My 40 years of experience in researching, writing and consulting on corporate culture goes beyond the traditional HR and behaviourist views. While employee engagement surveys give some insight into corporate culture, equating culture with employee engagement is far too narrow and misses many of the causal factors that build and sustain corporate culture.

To be useful for running an effective and safe business, culture needs to be seen as a systemic business issue, and not just an HR issue. A business understanding of risk culture refers to the network of factors (culture drivers) inside a company that influence and reinforce how employees at all levels behave when confronted with a potential business risk situation.


Therefore, risk culture is a systemic, organizational issue and cannot be fully understood through employee engagement surveys, or even risk or compliance audits.

Employee behaviour, whether in relation to business risk, customer service or safety is an outcome of the company culture, not the culture itself. Company culture is an ecosystem of casual factors while employee behaviour is the output. Inside the company, numerous culture causal factors interact at a network to influence and reinforce habitual employee behaviours towards risk. And many of these causal factors never show up in traditional risk assessments or culture surveys.



Consider peer pressure, which we have found to be a very strong influencer of employee behaviour. When your peer group strongly urges you not to speak up, or to short-cut the procedure in order to “get the job done”, few employees have the courage to “go against the tide” and risk being considered an outsider to their work group. Management pressure on schedule and costs is another powerful culture driver which influences employees to ignore potential risks. These also rarely show up on surveys or assessments. There are numerous other causal factors that determine a strong or weak culture when it comes to risk attitudes and behaviours.

Culture Mapping Using Analytics and Expertise

If we view culture as a systemic, organization-wide issue, then we must work to develop new tools to understand and identify the many culture causal factors inside the company, understand how they interact as a culture “ecosystem” and, more importantly, learn how to proactively manage and improve conduct and compliance.

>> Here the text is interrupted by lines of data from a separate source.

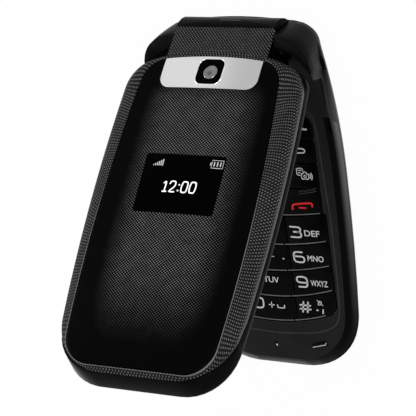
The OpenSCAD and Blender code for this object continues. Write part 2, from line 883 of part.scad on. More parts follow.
// Band between two curved row lines
module row_band(low, low_bend, high, high_bend) {
    polygon(concat(row_line(low + key_gap / 2, low_bend), backwards(row_line(high - key_gap / 2, high_bend))));
}

// Outline of a number key: row 0 to 3 from the top, col -1, 0 or 1
module number_plan(row, col) {
    left = col == -1 ? -field_half : (col - 0.5) * 2 * column_x + key_gap / 2;
    right = col == 1 ? field_half : (col + 0.5) * 2 * column_x - key_gap / 2;
    rounded(0.4, $fn = 16) intersection() {
        rounded(3.4, $fn = 32) intersection() {
            span([-field_half, row_y(4) - 1], [field_half, number_top + 6]);
            row_band(row_y(4), row_bend(4), number_top + 8, 0);
        }
        row_band(row_y(row + 1), row_bend(row + 1), row_y(row), row_bend(row));
        span([left, row_y(4) - 1], [right, number_top + 4]);
    }
}

// Ellipse of a given width and height
module ellipse(w, h) {
    polygon([for (a = [0:6:354]) [w / 2 * cos(a), h / 2 * sin(a)]]);
}

// Outline of an upper key on the right: row 0 is beside the clear key, row 3 the soft key
module upper_plan(row) {
    inner = row == 0 ? clear_half + key_gap : upper_in;
    rounded(0.6, $fn = 16) difference() {
        intersection() {
            rounded(3.4, $fn = 32) span([-upper_half, number_top - 6], [upper_half, upper_rows[4]]);
            row_band(upper_rows[row], row == 0 ? row_bend(0) : 0, upper_rows[row + 1], 0);
            span([inner, number_top - 2], [upper_half, upper_rows[4]]);
        }
        translate([0, nav_y]) ellipse(nav_w + 4 * key_gap, nav_h + 4 * key_gap);
    }
}

// Outline of the clear key
module clear_plan() {
    rounded(0.8, $fn = 16) intersection() {
        span([-clear_half, number_top - 1], [clear_half, clear_top]);
        row_band(number_top, row_bend(0), 20, 0);
    }
}

// Every key outline, for the opening in the housing
module all_keys() {
    for (row = [0:3]) for (col = [-1:1]) number_plan(row, col);
    pair() for (row = [0:3]) upper_plan(row);
    clear_plan();
    translate([0, nav_y]) ellipse(nav_w, nav_h);
}

// A key cap over its stem
module key(x, y, top = key_top) {
    translate([0, 0, key_low]) linear_extrude(top - key_low) children();
    post(x, y, stem_low, key_low + slice, stem_r);
}

module number_key(row, col) {
    spot = key_spots[row * 3 + col + 1];
    color([0.04, 0.04, 0.045]) key(spot[0], spot[1]) number_plan(row, col);
}

module upper_key(row, side) {
    spot = key_spots[12 + row * 2 + (side + 1) / 2];
    color([0.04, 0.04, 0.045]) key(spot[0], spot[1]) scale([side, 1]) upper_plan(row);
}

module nav_ring() {
    color([0.05, 0.05, 0.055]) {
        translate([0, nav_y, key_low]) linear_extrude(key_top + 0.1 - key_low) difference() {
            ellipse(nav_w, nav_h);
            ellipse(ok_w + 2 * key_gap, (ok_w + 2 * key_gap) * 0.84);
        }
        for (i = [21:24]) post(key_spots[i][0], key_spots[i][1], stem_low, key_low + slice, stem_r);
    }
}

module ok_key() {
    color([0.05, 0.05, 0.055]) key(0, nav_y) translate([0, nav_y]) ellipse(ok_w, ok_w * 0.84);
}

module clear_key() {
    color([0.04, 0.04, 0.045]) key(0, (number_top + clear_top) / 2) clear_plan();
}

module soft_key_left() { upper_key(3, -1); }
module soft_key_right() { upper_key(3, 1); }
module message_key() { upper_key(2, -1); }
module back_key() { upper_key(2, 1); }
module speaker_key() { upper_key(1, -1); }
module camera_key() { upper_key(1, 1); }
module send_key() { upper_key(0, -1); }
module end_key() { upper_key(0, 1); }
module key_1() { number_key(0, -1); }
module key_2() { number_key(0, 0); }
module key_3() { number_key(0, 1); }
module key_4() { number_key(1, -1); }
module key_5() { number_key(1, 0); }
module key_6() { number_key(1, 1); }
module key_7() { number_key(2, -1); }
module key_8() { number_key(2, 0); }
module key_9() { number_key(2, 1); }
module key_star() { number_key(3, -1); }
module key_0() { number_key(3, 0); }
module key_hash() { number_key(3, 1); }

lid_outer_shell();
lid_inner_housing();
lid_front_panel();
outer_window();
outer_display();
camera_plate();
camera_window();
camera_module();
inner_window();
inner_display();
earpiece();
lid_board();
vibration_motor();
lid_screws();
lid_bumpers();
lid_magnet();
hinge_can();
hinge_shaft();
hinge_pin();
flex_cable();
base_front_housing();
base_rear_housing();
battery_cover();
battery();
main_board();
shield_cans();
dome_sheet();
volume_key();
usb_port();
port_cover();
headset_jack();
antenna();
loudspeaker();
microphone();
battery_contacts();
base_screws();
base_bumpers();
soft_key_left();
soft_key_right();
nav_ring();
ok_key();
message_key();
speaker_key();
send_key();
back_key();
camera_key();
end_key();
clear_key();
key_1();
key_2();
key_3();
key_4();
key_5();
key_6();
key_7();
key_8();
key_9();
key_star();
key_0();
key_hash();
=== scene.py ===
# Folding mobile phone, half open. Lengths are in millimetres until a mesh is made.
import math

import bmesh
import bpy
import numpy as np
from mathutils import Euler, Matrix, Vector


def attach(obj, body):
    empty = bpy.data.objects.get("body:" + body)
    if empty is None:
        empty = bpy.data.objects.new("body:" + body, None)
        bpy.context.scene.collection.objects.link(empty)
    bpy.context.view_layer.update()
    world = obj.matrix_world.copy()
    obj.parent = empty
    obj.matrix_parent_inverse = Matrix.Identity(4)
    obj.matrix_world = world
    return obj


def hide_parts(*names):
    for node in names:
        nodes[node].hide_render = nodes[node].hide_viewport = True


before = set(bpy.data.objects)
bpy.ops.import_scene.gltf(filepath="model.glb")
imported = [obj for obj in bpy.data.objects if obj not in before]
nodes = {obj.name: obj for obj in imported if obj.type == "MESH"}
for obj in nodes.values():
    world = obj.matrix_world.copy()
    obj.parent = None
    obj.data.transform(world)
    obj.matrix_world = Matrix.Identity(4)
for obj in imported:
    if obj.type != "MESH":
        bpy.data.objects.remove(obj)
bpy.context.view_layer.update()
print("frame loaded:", len(nodes), "nodes")

mm = 0.001
phone = {
    "halfWidth": 25.4, "halfLength": 49.0,
    "hingeY": 43.0, "hingeZ": 10.0, "barrel": 6.0, "lidOpen": 45.0,
    "lidLow": 9.8, "lidThick": 8.0,
    "keyTop": 9.3, "faceZ": 9.2, "bumperTop": 9.5,
}
cameraLook = {
    "place": (230.971, 176.700, 409.133), "turn": (-25.3815, 28.3121, -8.8408),
    "lens": 166.37, "sensor": 36, "clip": (0.01, 20),
}


def addObject(name, data):
    item = bpy.data.objects.new(name, data)
    bpy.context.scene.collection.objects.link(item)
    return item


def makeCamera(look):
    data = bpy.data.cameras.new("camera")
    data.lens = look["lens"]
    data.sensor_width = look["sensor"]
    data.clip_start, data.clip_end = look["clip"]
    camera = addObject("camera", data)
    camera.location = Vector(look["place"]) * mm
    camera.rotation_euler = Euler([math.radians(turn) for turn in look["turn"]], "XYZ")
    bpy.context.scene.camera = camera


makeCamera(cameraLook)
print("camera placed")


# A grey level, or a triple of red, green and blue, as a colour
def colour(tone):
    return (*tone, 1) if isinstance(tone, tuple) else (tone, tone, tone, 1)


# Shader node whose sockets get a constant or are linked to an output
def addNode(tree, kind, sockets=None, **settings):
    node = tree.nodes.new("ShaderNode" + kind)
    for key, value in settings.items():
        setattr(node, key, value)
    for key, value in (sockets or {}).items():
        if isinstance(value, bpy.types.NodeSocket):
            tree.links.new(value, node.inputs[key])
        else:
            node.inputs[key].default_value = value
    return node


def addMath(tree, operation, *values):
    return addNode(tree, "Math", dict(enumerate(values)), operation=operation).outputs[0]


def addNoise(tree, place, scale, detail, rough=0.5):
    sockets = {"Vector": place, "Scale": scale, "Detail": detail, "Roughness": rough}
    return addNode(tree, "TexNoise", sockets).outputs


# Straight map of one span of values to another
def addRange(tree, value, to, since=(0, 1)):
    sockets = {"Value": value, "From Min": since[0], "From Max": since[1], "To Min": to[0], "To Max": to[1]}
    return addNode(tree, "MapRange", sockets).outputs["Result"]


# Colour ramp from a dark to a light tone between two positions
def addRamp(tree, value, dark, light, low=0, high=1):
    node = addNode(tree, "ValToRGB", {"Fac": value})
    stops = node.color_ramp.elements
    stops[0].position = low
    stops[0].color = colour(dark)
    stops[1].position = high
    stops[1].color = colour(light)
    return node.outputs["Color"]


def addBump(tree, height, strength, depth):
    sockets = {"Height": height, "Strength": strength, "Distance": depth * mm}
    return addNode(tree, "Bump", sockets).outputs["Normal"]


# Node tree of a material or world, emptied
def emptyTree(owner):
    owner.use_nodes = True
    owner.node_tree.nodes.clear()
    return owner.node_tree


def addShader(tree, sockets):
    shader = addNode(tree, "BsdfPrincipled", sockets)
    addNode(tree, "OutputMaterial", {"Surface": shader.outputs["BSDF"]})


# Value times smooth steps from 0 to 1 between two places on an axis; "a" drops the place's sign
def faded(tree, place, fades, value=1.0, scale=1.0):
    split = addNode(tree, "SeparateXYZ", {"Vector": place})
    for axis, low, high in fades:
        part = split.outputs[axis[-1]]
        if axis[0] == "a":
            part = addMath(tree, "ABSOLUTE", part)
        sockets = {"Value": part, "From Min": low * scale, "From Max": high * scale}
        step = addNode(tree, "MapRange", sockets, interpolation_type="SMOOTHSTEP")
        value = addMath(tree, "MULTIPLY", step.outputs["Result"], value)
    return value


# Plastic, metal or rubber: two tones by soft noise, a fine grain for bump and gloss, and a third
# tone, painted light, where the listed fades are full: a painted highlight where that tone is lighter,
# painted shade where it is darker
def plainFinish(tree, look):
    dark, light, rough, bump, specular, more = look
    place = addNode(tree, "TexCoord").outputs["Object"]
    sockets = {"Vector": place, "Scale": more.get("stretch", (1, 1, 1))}
    stretched = addNode(tree, "Mapping", sockets).outputs["Vector"]
    cloud = addNoise(tree, stretched, more.get("cloud", 120), 3)["Fac"]
    grain = addNoise(tree, stretched, more.get("grain", 2600), 2, 0.6)["Fac"]
    span = (0.3, 0.7)
    tone = addRamp(tree, cloud, dark, light, *span)
    # Painted light: the fades mask where a highlight or shade is painted into the base colour
    if "glow" in more:
        share = faded(tree, place, more["glow"], scale=mm)
        sockets = {0: share, 6: tone, 7: colour(more["glowTone"])}
        tone = addNode(tree, "Mix", sockets, data_type="RGBA").outputs[2]
    addShader(tree, {
        "Base Color": tone, "Roughness": addRange(tree, grain, rough, span),
        "Normal": addBump(tree, grain, bump, 0.02), "Metallic": more.get("metal", 0),
        "Specular IOR Level": specular, "Coat Weight": more.get("coat", 0), "Coat Roughness": 0.05,
    })


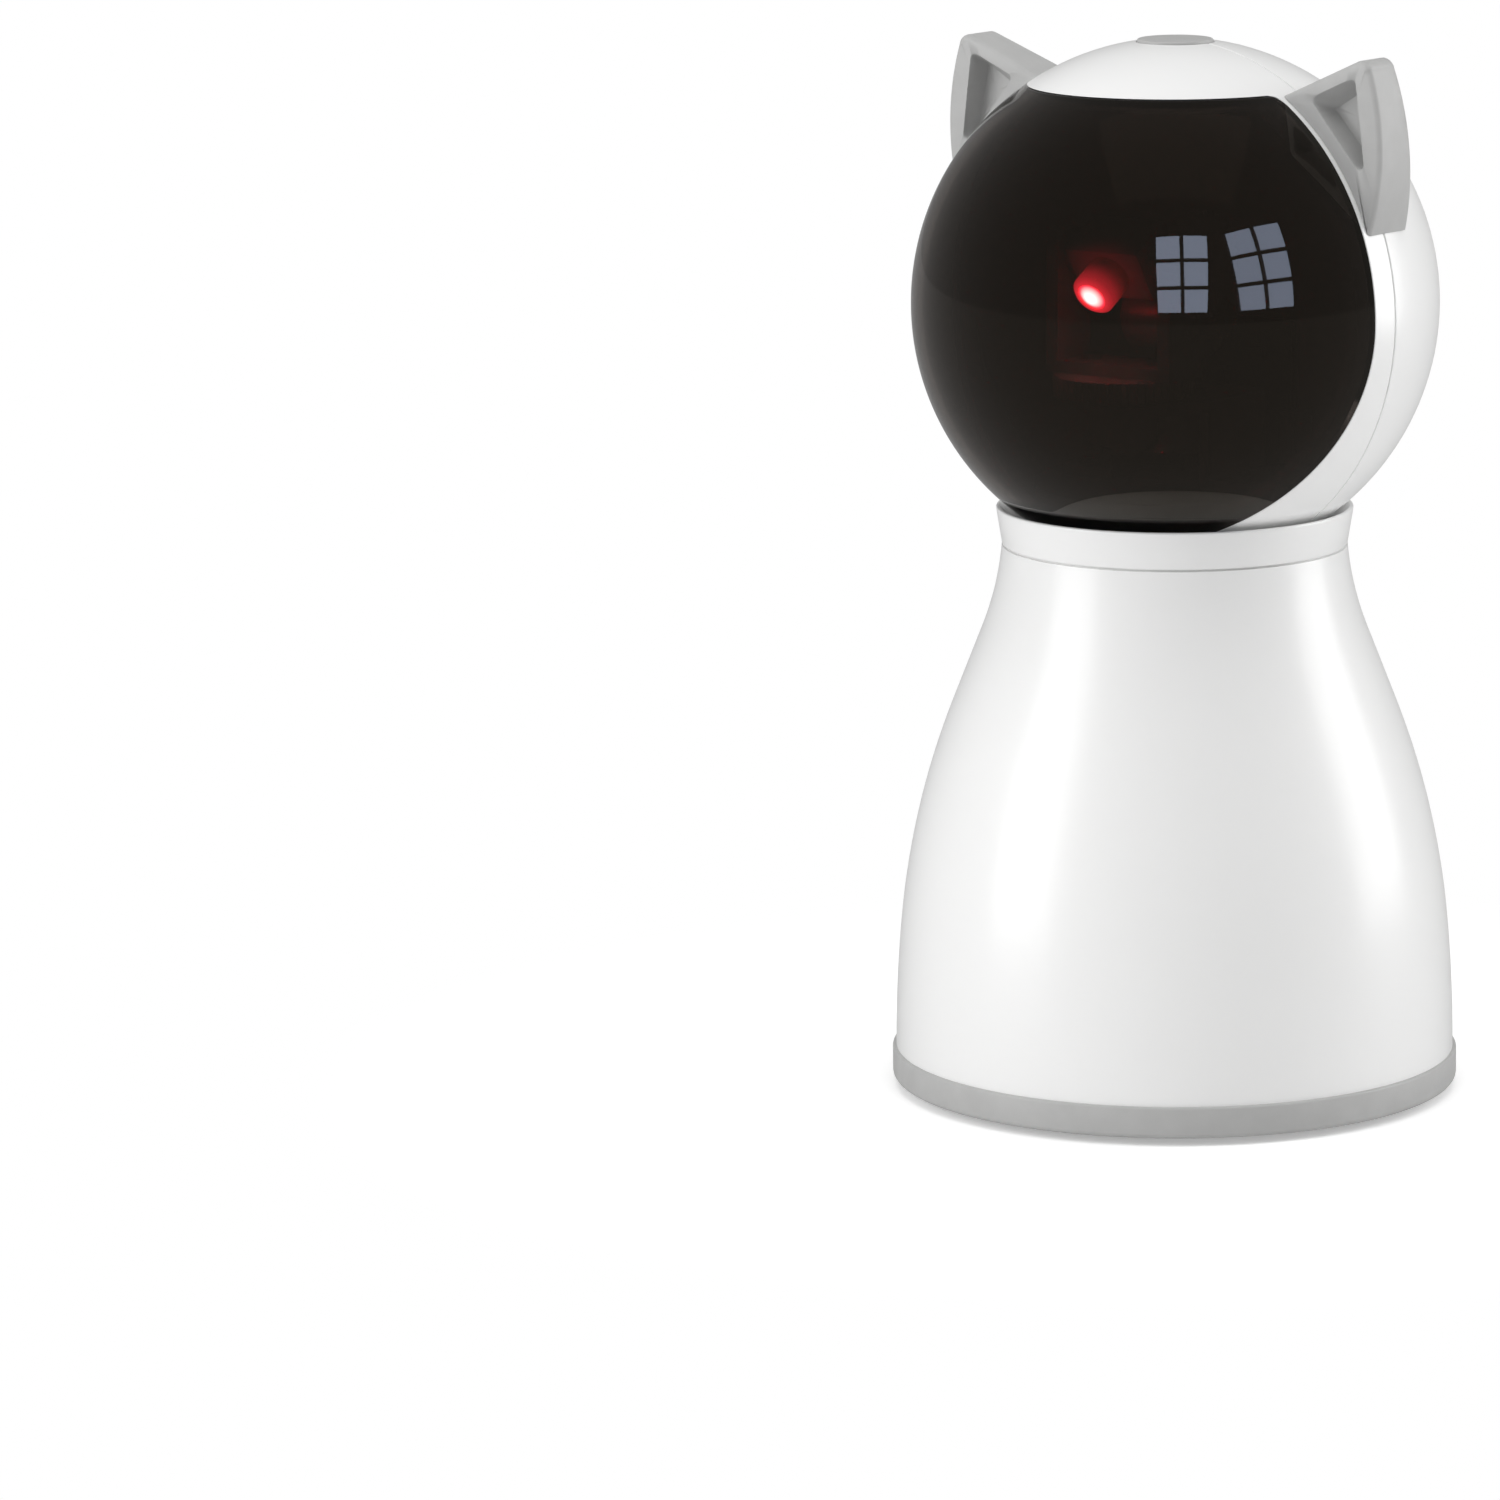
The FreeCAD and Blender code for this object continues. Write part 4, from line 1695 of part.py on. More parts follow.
right_ear = make_right_ear()
sub_parts = [
    make_base_ring(), make_bottom_cover(), make_rubber_feet(), make_body_shell(), make_collar(),
    make_battery_cell(), make_battery_cradle(), make_main_board(), make_board_components(),
    make_charge_socket(), make_board_plug(), make_neck_cable(), make_head_front_shell(),
    make_head_rear_shell(), make_visor(), right_ear, make_left_ear(right_ear),
    make_head_chassis(), make_friction_washer(), make_neck_retainer(), make_neck_plug(),
    make_head_board(), make_head_board_components(), make_head_lead(), make_mechanism_frame(),
    make_pan_motor(), make_pan_motor_shaft(), make_pan_pinion(), make_pan_gear(),
    make_pan_clip(), make_pan_yoke(), make_tilt_motor(), make_tilt_motor_shaft(),
    make_tilt_pinion(), make_tilt_gear(), make_laser_cradle(), make_tilt_pins(),
    make_laser_module(), make_laser_lens(), make_power_button(), make_button_board(),
    make_tact_switch(), make_switch_plunger(), *make_screws(),
]
doc.recompute()

for thing in doc.Objects:
    if "Invalid" in thing.State or "Error" in thing.State:
        raise RuntimeError(f"{thing.Name} is not up to date: {thing.State}")
os.makedirs("parts", exist_ok=True)
for thing in sub_parts:
    if thing.Shape.isNull() or not thing.Shape.isValid():
        raise RuntimeError(f"{thing.Label} has no valid shape")
    thing.Shape.exportStep(f"parts/{thing.Label}.step")
    print(f"{thing.Label}: {len(thing.Shape.Solids)} solid(s), volume {thing.Shape.Volume:.1f}")
print(f"neck lead: diameter {S['lead_radius'].value * 2}, smallest bend {lead_start.value:.2f}")
print(f"head lead: diameter {S['head_lead_radius'].value * 2}, "
      f"bend {S['head_lead_bend'].value:.2f}")
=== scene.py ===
import math

import bmesh
import bpy
import numpy as np
from bpy.props import FloatProperty, FloatVectorProperty, PointerProperty
from mathutils import Matrix, Vector


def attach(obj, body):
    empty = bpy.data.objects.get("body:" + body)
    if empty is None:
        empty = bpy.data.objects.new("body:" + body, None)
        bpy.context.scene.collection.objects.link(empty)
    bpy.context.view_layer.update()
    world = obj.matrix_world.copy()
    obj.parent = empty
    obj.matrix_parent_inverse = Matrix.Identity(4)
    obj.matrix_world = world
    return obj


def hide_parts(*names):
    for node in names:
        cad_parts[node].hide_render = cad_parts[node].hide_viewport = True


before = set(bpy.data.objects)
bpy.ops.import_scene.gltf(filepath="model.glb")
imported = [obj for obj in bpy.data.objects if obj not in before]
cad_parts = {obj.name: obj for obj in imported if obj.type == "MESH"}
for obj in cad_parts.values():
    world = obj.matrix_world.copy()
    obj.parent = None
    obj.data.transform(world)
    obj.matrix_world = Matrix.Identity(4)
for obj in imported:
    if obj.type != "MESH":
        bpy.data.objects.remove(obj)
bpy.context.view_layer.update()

bl_info = {
    "name": "Automatic Cat Laser Toy",
    "version": (1, 0, 0),
    "blender": (4, 5, 0),
    "location": "View3D > Sidebar > Laser Toy",
    "description": "Dresses the packed frame of a cat laser toy with surfaces and finishes",
    "category": "Object",
}

MM = 0.001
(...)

Using a unique Culture Management Platform™, PYXIS Culture Technologies has developed an innovative approach to identifying and mitigating conduct risk. This approach focuses on those elements inside an organisation that act as influencers and reinforcers of attitudes and conduct towards risk.


Imagine a conduct risk culture map of your organization, showing strong and weak drivers. By identifying those elements that most impact employee conduct, management can implement specific improvement actions.


Here is an example of a color-coded culture system map, showing multiple drivers as an interrelated operating system that not only impacts the overall culture, but important business metrics as well.



With such a visual “digital twin” of your risk culture, it is easy to identify the areas of potential risk and those causal factors that are positive enablers of good risk behavior imbedded in the software system is a list of Best Practices for each causal factor which allow for specific improvement actions.

Conduct risk can be managed and improved.

A Few Important Questions

  • What are the causal factors of risk conduct in your organization?

  • Which are enablers?

  • Which act as barriers, putting your organization at risk?